My fingers are raised over the puckered scars where the bullets entered his body. “Colby.” The acknowledgment of the pain he’d endured is echoed in my voice.

He grabs my fingers and brings them to his lips. “We’ll talk about that later. That’s not what I want to show you.” He takes my hand and slides it down his muscular arm until it rests on his forearm, giving it a squeeze.

My hand lifts, and I almost stumble back over the lounger. Colby’s other arm comes around me to balance me.

It’s a tattoo of a key ring with everyday keys on it. Two things about it make it extraordinary: the Husky key chain, and the words Never Forget in block text beneath. I immediately recognize the key chain. It’s the one I left on the floor of his room the last night I was there. This ink isn’t new. The ink is faded. It’s got scars running through it.

My chest hurts with the need to release the pain. I keep tracing the tattoo with my fingers. My voice is choked when I ask, “When?”

“About six months after I graduated. It was a reminder to me not to let anyone else fade away the way you did.” His head is lowered, his breath wafting over my face. I tip my head back and am captured by the look in his eyes. He pulls his arm away from my fingers so he can thread his through my hair. “I could never forget you, Cori. No matter where I was or who I was with. You were imprinted in my skin, not to mention my heart and soul.” He brushes his nose against mine.

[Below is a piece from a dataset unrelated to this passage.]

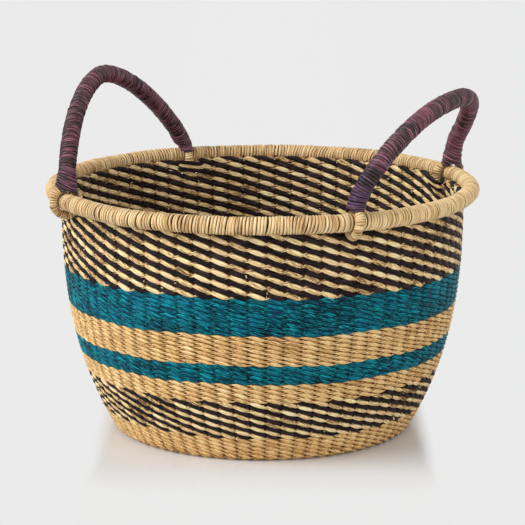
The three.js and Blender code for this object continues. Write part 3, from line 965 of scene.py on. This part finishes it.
def straw_material(name, group, first, second=None, gloss=0.2):
    """A straw's material. Where it has two dyes, the dye attribute blends them."""
    material = bpy.data.materials.new(name)
    material.use_nodes = True
    tree = material.node_tree
    surface = tree.nodes["Principled BSDF"]
    fill = straw_fill(tree, group, **first)
    shown, rough = fill["Colour"], fill["Roughness"]
    if second:
        dye = node(tree, "Attribute", attribute_name="dye").outputs["Fac"]
        other = straw_fill(tree, group, **second)
        shown = mixed(tree, dye, shown, other["Colour"])
    bump = node(tree, "Bump", {"Height": fill["Height"], "Strength": 0.7, "Distance": 0.0005})
    tree.links.new(shown, surface.inputs["Base Color"])
    tree.links.new(rough, surface.inputs["Roughness"])
    tree.links.new(bump.outputs["Normal"], surface.inputs["Normal"])
    surface.inputs["Specular IOR Level"].default_value = gloss
    return material


NATURAL = dict(dark=(134, 82, 36), middle=(230, 190, 124), light=(255, 236, 184), patch=(216, 154, 90),
               patches=0.16, streaks=2.2, tones=0.45, shade=0.95)
NATURAL_LOW = dict(dark=(116, 62, 20), middle=(220, 170, 100), light=(248, 218, 156), patch=(206, 140, 72),
                   patches=0.2, streaks=2.2, tones=0.5, shade=0.95)
NATURAL_ON_STRIPES = dict(dark=(104, 70, 42), middle=(246, 210, 146), light=(255, 247, 198),
                          patch=(232, 180, 142), patches=0.4, streaks=2.8, tones=0.9, shade=0.95)
BLACK = dict(dark=(8, 5, 7), middle=(24, 16, 20), light=(66, 48, 52), patch=(20, 28, 24),
             patches=0.4, streaks=2.8, tones=0.7, shade=0.8)
# Teal's Light colour brightens its fibre streaks, partly as painted glints
TEAL = dict(dark=(0, 28, 45), middle=(0, 80, 97), light=(16, 172, 180), patch=(2, 54, 110),
            patches=0.4, streaks=3.6, tones=0.35, shade=0.9)
WRAPPING = dict(dark=(132, 80, 34), middle=(222, 189, 134), light=(250, 234, 190), patch=(212, 158, 96),
                patches=0.30, streaks=2.4, tones=0.5, shade=0.8)
# Purple's Light colour brightens its fibre streaks, partly as painted glints on the turns
PURPLE = dict(dark=(22, 6, 12), middle=(43, 13, 24), light=(168, 104, 124), patch=(104, 12, 56),
              patches=0.55, streaks=5.2, tones=0.3, shade=1.0)
VIOLET = dict(dark=(15, 6, 13), middle=(33, 12, 27), light=(116, 78, 112), patch=(56, 12, 60),
              patches=0.6, streaks=5.2, tones=0.3, shade=1.0)
# Grass of the bundles: a dark brown, partly its own colour and partly painted shade for the gaps between the
# turns round it
BUNDLE = dict(dark=(52, 32, 20), middle=(92, 62, 36), light=(130, 96, 60), patch=(80, 52, 30),
              patches=0.3, streaks=2.5, tones=1.0, shade=0.4)
# Near-black painted in as shade deep in the pits
PAINTED_PIT_SHADE = (0.010, 0.007, 0.005, 1.0)


def straw_materials():
    """Every straw of the basket, by its use."""
    group = straw_group()
    return {
        "natural": straw_material("natural_straw", group, NATURAL, NATURAL_LOW),
        "striped": straw_material("striped_straw", group, NATURAL_ON_STRIPES, BLACK, gloss=0.12),
        "teal": straw_material("teal_straw", group, TEAL, gloss=0.12),
        "wrapping": straw_material("wrapping_straw", group, WRAPPING, gloss=0.3),
        "purple": straw_material("purple_straw", group, PURPLE, VIOLET, gloss=0.45),
        "bundle": straw_material("bundle_grass", group, BUNDLE),
    }


# Floor, light and camera

CAMERA_AZIMUTH = 21.5
CAMERA_ELEVATION = 10.2
CAMERA_DISTANCE = 12 * RIM_RADIUS
CAMERA_LENS = 170.7
CAMERA_DIP = 1.755
BACKDROP = 235
WORLD_LIGHT = 0.60

# The camera sees the floor's shade only near the basket, and past that the backdrop's tone
FLOOR_HALF = 9.0
FLOOR_SHADE_HALF_WIDTH = 0.147
FLOOR_SHADE_EDGE = 0.018
FLOOR_SHADE_NEAR = 0.135
FLOOR_SHADE_FRONT = 0.25

# Each light: its bearing from the camera's, its elevation, its energy and its width. Angles in degrees.
LAMPS = {
    "key_light": (-68, 35, 2.35, 40),
    "fill_light": (32, 25, 0.90, 60),
}


def floor():
    """A pale, slightly glossy floor. Away from the basket the camera sees it as the backdrop's own tone."""
    flat = bmesh.new()
    bmesh.ops.create_grid(flat, x_segments=1, y_segments=1, size=FLOOR_HALF)
    mesh = bpy.data.meshes.new("floor")
    flat.to_mesh(mesh)
    flat.free()
    made = bpy.data.objects.new("floor", mesh)
    bpy.context.collection.objects.link(made)
    material = bpy.data.materials.new("pale_floor")
    material.use_nodes = True
    tree = material.node_tree
    surface = tree.nodes["Principled BSDF"]
    where = node(tree, "TexCoord").outputs["Object"]
    speck = node(tree, "TexNoise", {"Vector": where, "Scale": 3.0, "Detail": 2.0}).outputs["Fac"]
    pale = mixed(tree, speck, colour(225, 225, 224), colour(228, 228, 228))
    tree.links.new(pale, surface.inputs["Base Color"])
    surface.inputs["Roughness"].default_value = 0.22
    surface.inputs["Specular IOR Level"].default_value = 0.25
    azimuth = math.radians(CAMERA_AZIMUTH)
    seen_from = node(tree, "Mapping", {"Vector": where, "Rotation": (0, 0, azimuth)}, vector_type="TEXTURE")
    sides = node(tree, "SeparateXYZ", {"Vector": seen_from.outputs[0]}).outputs
    aside = node(tree, "MapRange", {
        "Value": maths(tree, "ABSOLUTE", sides["X"]),
        "From Min": FLOOR_SHADE_HALF_WIDTH,
        "From Max": FLOOR_SHADE_HALF_WIDTH + FLOOR_SHADE_EDGE,
    }, interpolation_type="SMOOTHSTEP")
    ahead = node(tree, "MapRange", {
        "Value": maths(tree, "ABSOLUTE", sides["Y"]),
        "From Min": FLOOR_SHADE_NEAR,
        "From Max": FLOOR_SHADE_FRONT,
        "To Max": 0.9,
    }, interpolation_type="SMOOTHSTEP")
    plain = maths(tree, "MAXIMUM", aside.outputs[0], ahead.outputs[0])
    seen = node(tree, "LightPath").outputs["Is Camera Ray"]
    backdrop_tone = node(tree, "Emission", {"Color": colour(BACKDROP, BACKDROP, BACKDROP), "Strength": 1.0})
    shown = node(tree, "MixShader", {
        0: maths(tree, "MULTIPLY", plain, seen), 1: surface.outputs[0], 2: backdrop_tone.outputs[0],
    })
    tree.links.new(shown.outputs[0], tree.nodes["Material Output"].inputs["Surface"])
    mesh.materials.append(material)


def backdrop():
    """The world: near white to the eye and in reflections, and a soft even light on the object."""
    world = bpy.data.worlds.new("studio")
    bpy.context.scene.world = world
    world.use_nodes = True
    tree = world.node_tree
    tree.nodes.clear()
    rays = node(tree, "LightPath").outputs
    seen = maths(tree, "MAXIMUM", rays["Is Camera Ray"], rays["Is Glossy Ray"])
    seen = maths(tree, "MAXIMUM", seen, rays["Is Transmission Ray"])
    shown = node(tree, "Background", {"Color": colour(BACKDROP, BACKDROP, BACKDROP), "Strength": 1.0})
    lit = node(tree, "Background", {"Color": (1.0, 0.99, 0.98, 1.0), "Strength": WORLD_LIGHT})
    mix = node(tree, "MixShader", {0: seen, 1: lit.outputs[0], 2: shown.outputs[0]})
    node(tree, "OutputWorld", {"Surface": mix.outputs[0]})


def lamp(name, azimuth, elevation, energy, angle):
    """A soft sun, from an azimuth round the basket as the camera's is counted."""
    data = bpy.data.lights.new(name, "SUN")
    data.energy = energy
    data.angle = math.radians(angle)
    made = bpy.data.objects.new(name, data)
    bpy.context.collection.objects.link(made)
    made.rotation_euler = (math.radians(90 - elevation), 0, math.radians(azimuth))


def camera():
    """A camera with a long lens, aimed a little below the rim."""
    azimuth, elevation = math.radians(CAMERA_AZIMUTH), math.radians(CAMERA_ELEVATION)
    data = bpy.data.cameras.new("camera")
    data.lens = CAMERA_LENS
    data.sensor_width = 36
    data.clip_end = 40
    made = bpy.data.objects.new("camera", data)
    bpy.context.collection.objects.link(made)
    level = CAMERA_DISTANCE * math.cos(elevation)
    made.location = (
        level * math.sin(azimuth),
        -level * math.cos(azimuth),
        RIM_HEIGHT + CAMERA_DISTANCE * math.sin(elevation),
    )
    made.rotation_euler = (math.radians(90 - CAMERA_ELEVATION - CAMERA_DIP), 0, azimuth)
    bpy.context.scene.camera = made


camera()
MATERIALS = straw_materials()
weave()
stakes()
base_crossing()
strands_behind_loops()
straw_ends()
rim()
for side_name, shape in HANDLES.items():
    handle(side_name, shape)
floor()
backdrop()
for lamp_name, (aside, height, energy, width) in LAMPS.items():
    lamp(lamp_name, CAMERA_AZIMUTH + aside, height, energy, width)
bpy.context.scene.view_settings.view_transform = "Standard"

I stretch up a little bit. “Colby.” His name comes out as a breathless moan.

“I’m sorry, princess. I should have tried harder to make you understand, then and now.” His lips brush against mine as the words he says close up the wounds I’ve been suffering with since I was eighteen. “I can’t and I won’t apologize for the years in between because I just didn’t understand.”

“I won’t either,” I warn him breathlessly as his lips wander aimlessly around my face, the column of my neck.

“Then tell me this,” he says, tightening his grip on my hair.

“What?”

“Why are we talking?” He crushes his lips against mine, and I lose myself in his kiss.

As our lips learn each other’s taste for the right reasons, as our tongues entwine like the bands around my heart do, I lean my weight farther into him and surrender. My mind begins to fade to nothing except his kiss, but I have one last tangible thought.

Time. Do we need time to heal us, or do we just need each other?